If you see a baby locked in a car break the window and put another baby in there, he’s probably lonely.
The calories don’t count in the bites we have to take of our kid’s food to get them to eat it
I’m sporting Cameron Diaz’ *Something About Mary” hairdo, but tragically, the magic ingredient is Cadbury Crème egg filling.
Not much is worse than that feeling of going back to work after a lunch…or a vacation…or just going to work in general
Damn boy, are you a wool sweater because you’re irritating the shit out of me.
quick while the government is shut down let’s all switch to metric
“We’re not lost!” Dad would insist, despite Mom’s complaints that “This isn’t on the map” and “We shouldn’t be seeing the ocean from Tulsa.”
What if instead of startling someone you could stople them. Just like, do something that makes them instantly really relaxed
Me: the cords are tangled.
Brain: pull at them.
Me: shouldn’t I just untangle them?
Brain: pull at them violently.
My kids made a mess this morning pretending to be leprechauns. They don’t know it yet, but after school they get to pretend to be janitors.
Me: I think I need a life coach who lives with me
Her: like a mom
Me: haha exactly, and—
Waiter: [whispering] sir the ring is sinking into the chili
SURVIVOR: Hey, we wrote this 4 hour song explaining the entire anatomy of tigers!
PRODUCER: You can sing about ONE tiger body part:
SURVIVOR: *Sadly* Eye, I guess.
Say goodbye to unsightly carpet stains by strategically repositioning your furniture.
Thank god for cauliflower rice. Finally a way to chew hot water
[Rose from Titanic teaching her kid to ride a bike]
*holding back of seat* I’ll never let go
[2 seconds later]
*lets go*
Fred realized too late that he should have bought a fresh sheet for his toga, when he walked into the black light party.
Twitter creates a false sense of intimacy because who else spends as much time with you in the bathroom?
Who called him Spider-Man and not Netflix?
The thing they don’t explain in 27 Dresses is how Kathryn Heigl affords to be a bridesmaid in 27 weddings on a personal assistant’s salary.
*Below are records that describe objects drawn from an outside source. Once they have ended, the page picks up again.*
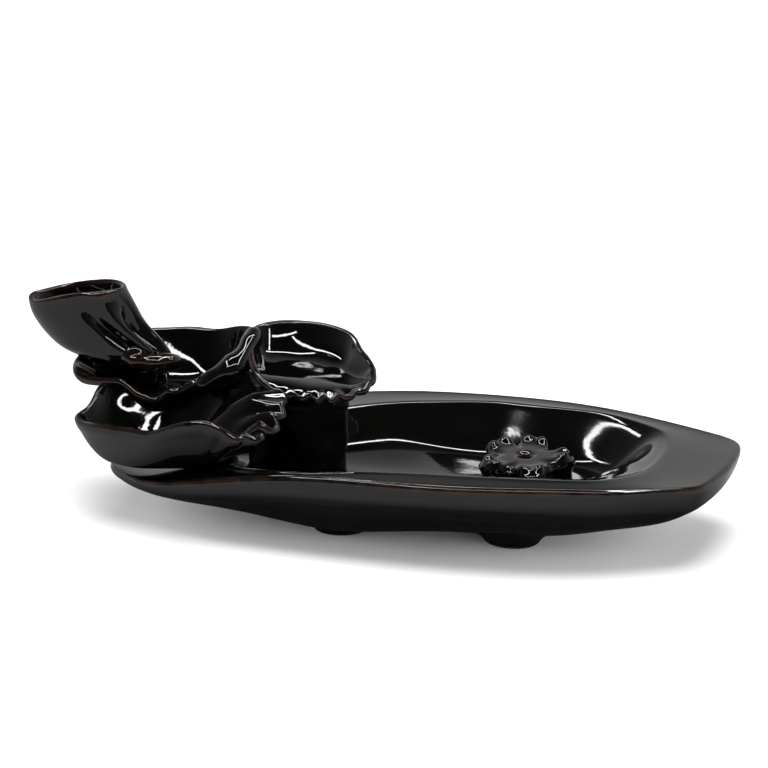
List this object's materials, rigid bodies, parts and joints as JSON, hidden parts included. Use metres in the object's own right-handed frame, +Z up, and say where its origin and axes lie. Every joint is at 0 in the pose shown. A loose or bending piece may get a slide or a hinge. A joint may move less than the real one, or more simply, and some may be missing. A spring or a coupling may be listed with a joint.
{
  "type": "incense burner",
  "caption": "Black-glazed boat-shaped backflow incense burner with stepped leaf bowls, a tilted cone cup and a loose flower-shaped stick holder.",
  "frame": {"origin": "on the table plane, below the middle of the whole burner's footprint box", "axes": "+X along the dish from the leaf end towards the blunt open end, +Z up, -Y the side the leaves pour towards"},
  "size_m": [0.2762, 0.1009, 0.0844],
  "materials": {
    "black_glaze": "gloss black glaze that breaks to brown where it is thin on the edges",
    "brown_glaze": "gloss black-brown glaze, thin over reddish clay",
    "bare_foot": "black glaze above, wiped bare at the bottom where the red-brown fired clay shows"
  },
  "bodies": {
    "burner": {"boat_dish": "black_glaze", "foot_front_left": "bare_foot", "foot_front_right": "bare_foot", "foot_back_left": "bare_foot", "foot_back_right": "bare_foot", "cone_cup": "black_glaze", "smoke_spout": "brown_glaze", "upper_leaf": "black_glaze", "front_leaf": "black_glaze", "right_leaf": "black_glaze", "rear_stem": "black_glaze", "right_stem": "black_glaze", "leaf_knot": "black_glaze"},
    "loose_holder": {"stick_holder": "black_glaze"}
  },
  "joints": [
    {"name": "holder_lift", "type": "slide", "parent": "burner", "child": "loose_holder", "axis": [0, 0, 1], "range_m": [0, 0.08]}
  ]
}
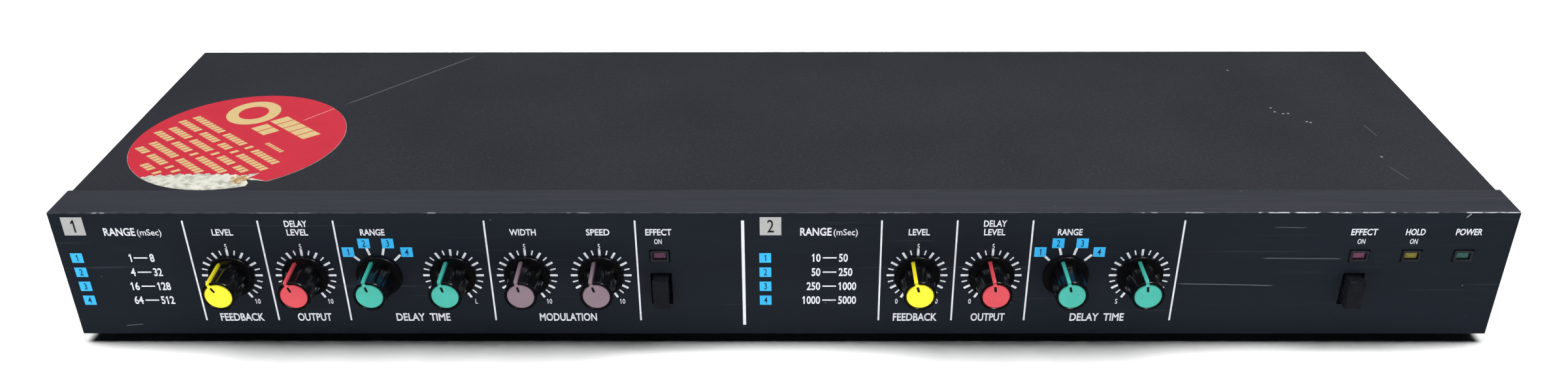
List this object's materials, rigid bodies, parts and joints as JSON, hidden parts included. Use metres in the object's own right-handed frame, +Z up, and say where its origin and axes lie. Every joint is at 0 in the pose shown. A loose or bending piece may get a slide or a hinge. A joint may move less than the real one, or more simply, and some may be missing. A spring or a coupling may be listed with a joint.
{
  "type": "rack effects unit",
  "caption": "One-unit-high half-depth rack effects unit: dark metal case, skirted knobs with coloured pointer caps, push buttons, indicator lamps and rear sockets.",
  "frame": {"origin": "middle of the footprint, on the surface the feet stand on", "axes": "+X to the right along the panel, -Y out of the front panel, +Z up"},
  "size_m": [0.442, 0.1396, 0.047],
  "materials": {
    "panel_aluminium": "black anodised and printed, satin, fine brushing on the top flange",
    "cover_paint": "dark grey satin paint on steel sheet",
    "tray_paint": "black satin paint on steel sheet",
    "knob_black": "black moulded, polished on the rim and shoulder",
    "cap_yellow": "yellow moulded, semi-matt",
    "cap_red": "coral red moulded, semi-matt",
    "cap_green": "sea green moulded, semi-matt",
    "cap_mauve": "grey mauve moulded, semi-matt",
    "control_metal": "plated steel can, bush and nut",
    "bezel_black": "black moulded",
    "lens_red": "unlit red lens",
    "lens_yellow": "unlit yellow lens",
    "lens_green": "unlit green lens",
    "button_black": "black moulded, satin",
    "switch_plastic": "black moulded switch case",
    "circuit_board": "green laminate with its components",
    "core_steel": "varnished laminations",
    "socket_plastic": "black moulded",
    "foot_rubber": "black rubber"
  },
  "bodies": {
    "root": {"front_panel": "panel_aluminium", "top_cover": "cover_paint", "chassis_tray": "tray_paint", "ch1_feedback_pot": "control_metal", "ch1_output_pot": "control_metal", "ch1_range_selector": "control_metal", "ch1_time_pot": "control_metal", "ch1_width_pot": "control_metal", "ch1_speed_pot": "control_metal", "ch2_feedback_pot": "control_metal", "ch2_output_pot": "control_metal", "ch2_range_selector": "control_metal", "ch2_time_pot": "control_metal", "ch1_effect_bezel": "bezel_black", "ch1_effect_lamp": "lens_red", "ch2_effect_bezel": "bezel_black", "ch2_effect_lamp": "lens_red", "hold_bezel": "bezel_black", "hold_lamp": "lens_yellow", "power_bezel": "bezel_black", "power_lamp": "lens_green", "ch1_effect_switch": "switch_plastic", "ch2_effect_switch": "switch_plastic", "main_board": "circuit_board", "control_board": "circuit_board", "power_transformer": "core_steel", "ch1_input_jack": "socket_plastic", "ch1_output_jack": "socket_plastic", "ch2_input_jack": "socket_plastic", "ch2_output_jack": "socket_plastic", "effect_switch_jack": "socket_plastic", "hold_switch_jack": "socket_plastic", "mains_inlet": "socket_plastic", "fuse_holder": "socket_plastic", "foot_front_left": "foot_rubber", "foot_front_right": "foot_rubber", "foot_rear_left": "foot_rubber", "foot_rear_right": "foot_rubber"},
    "ch1_feedback_control": {"ch1_feedback_knob": "knob_black", "ch1_feedback_cap": "cap_yellow"},
    "ch1_output_control": {"ch1_output_knob": "knob_black", "ch1_output_cap": "cap_red"},
    "ch1_range_control": {"ch1_range_knob": "knob_black", "ch1_range_cap": "cap_green"},
    "ch1_time_control": {"ch1_time_knob": "knob_black", "ch1_time_cap": "cap_green"},
    "ch1_width_control": {"ch1_width_knob": "knob_black", "ch1_width_cap": "cap_mauve"},
    "ch1_speed_control": {"ch1_speed_knob": "knob_black", "ch1_speed_cap": "cap_mauve"},
    "ch2_feedback_control": {"ch2_feedback_knob": "knob_black", "ch2_feedback_cap": "cap_yellow"},
    "ch2_output_control": {"ch2_output_knob": "knob_black", "ch2_output_cap": "cap_red"},
    "ch2_range_control": {"ch2_range_knob": "knob_black", "ch2_range_cap": "cap_green"},
    "ch2_time_control": {"ch2_time_knob": "knob_black", "ch2_time_cap": "cap_green"},
    "ch1_effect_key": {"ch1_effect_button": "button_black"},
    "ch2_effect_key": {"ch2_effect_button": "button_black"}
  },
  "joints": [
    {"name": "ch1_feedback_turn", "type": "hinge", "parent": "root", "child": "ch1_feedback_control", "pos_m": [-0.1694, -0.0638, 0.0248], "axis": [0, 1, 0], "range_deg": [-120, 180]},
    {"name": "ch1_output_turn", "type": "hinge", "parent": "root", "child": "ch1_output_control", "pos_m": [-0.14665, -0.0638, 0.0248], "axis": [0, 1, 0], "range_deg": [-127, 173]},
    {"name": "ch1_range_turn", "type": "hinge", "parent": "root", "child": "ch1_range_control", "pos_m": [-0.1239, -0.0638, 0.0248], "axis": [0, 1, 0], "range_deg": [-30, 60]},
    {"name": "ch1_time_turn", "type": "hinge", "parent": "root", "child": "ch1_time_control", "pos_m": [-0.10115, -0.0638, 0.0248], "axis": [0, 1, 0], "range_deg": [-135, 165]},
    {"name": "ch1_width_turn", "type": "hinge", "parent": "root", "child": "ch1_width_control", "pos_m": [-0.0784, -0.0638, 0.0248], "axis": [0, 1, 0], "range_deg": [-137, 163]},
    {"name": "ch1_speed_turn", "type": "hinge", "parent": "root", "child": "ch1_speed_control", "pos_m": [-0.05565, -0.0638, 0.0248], "axis": [0, 1, 0], "range_deg": [-132, 168]},
    {"name": "ch2_feedback_turn", "type": "hinge", "parent": "root", "child": "ch2_feedback_control", "pos_m": [0.0415, -0.0638, 0.0248], "axis": [0, 1, 0], "range_deg": [-134, 166]},
    {"name": "ch2_output_turn", "type": "hinge", "parent": "root", "child": "ch2_output_control", "pos_m": [0.06425, -0.0638, 0.0248], "axis": [0, 1, 0], "range_deg": [-141, 159]},
    {"name": "ch2_range_turn", "type": "hinge", "parent": "root", "child": "ch2_range_control", "pos_m": [0.087, -0.0638, 0.0248], "axis": [0, 1, 0], "range_deg": [-30, 60]},
    {"name": "ch2_time_turn", "type": "hinge", "parent": "root", "child": "ch2_time_control", "pos_m": [0.10975, -0.0638, 0.0248], "axis": [0, 1, 0], "range_deg": [-141, 159]},
    {"name": "ch1_effect_press", "type": "slide", "parent": "root", "child": "ch1_effect_key", "axis": [0, 1, 0], "range_m": [0, 0.0025], "stiffness_N_per_m": 600},
    {"name": "ch2_effect_press", "type": "slide", "parent": "root", "child": "ch2_effect_key", "axis": [0, 1, 0], "range_m": [0, 0.0025], "stiffness_N_per_m": 600}
  ]
}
Did that company have unlimited PTO??
Donald Trump always looks like he’s trying to apply lip gloss in a rear view mirror.
I attempted smoky eye makeup for a holiday party tonight, but instead it looks like I survived a bar fight, so I’m going with that story.
don’t hate robert altman’s 1992 satirical comedy “the player” hate david fincher’s 1997 psychological thriller “the game”
Kids going as Batman for Halloween should not be accompanied by parents unless those parents are dressed as ghosts
When I was a kid there was this mattress commercial where a lady jumps up and down on the mattress next to a glass of wine, to show that it wouldn’t spill. So I tested it on my bed with orange juice, and then my bed low-key smelled like citrus for 10 years. Carry on.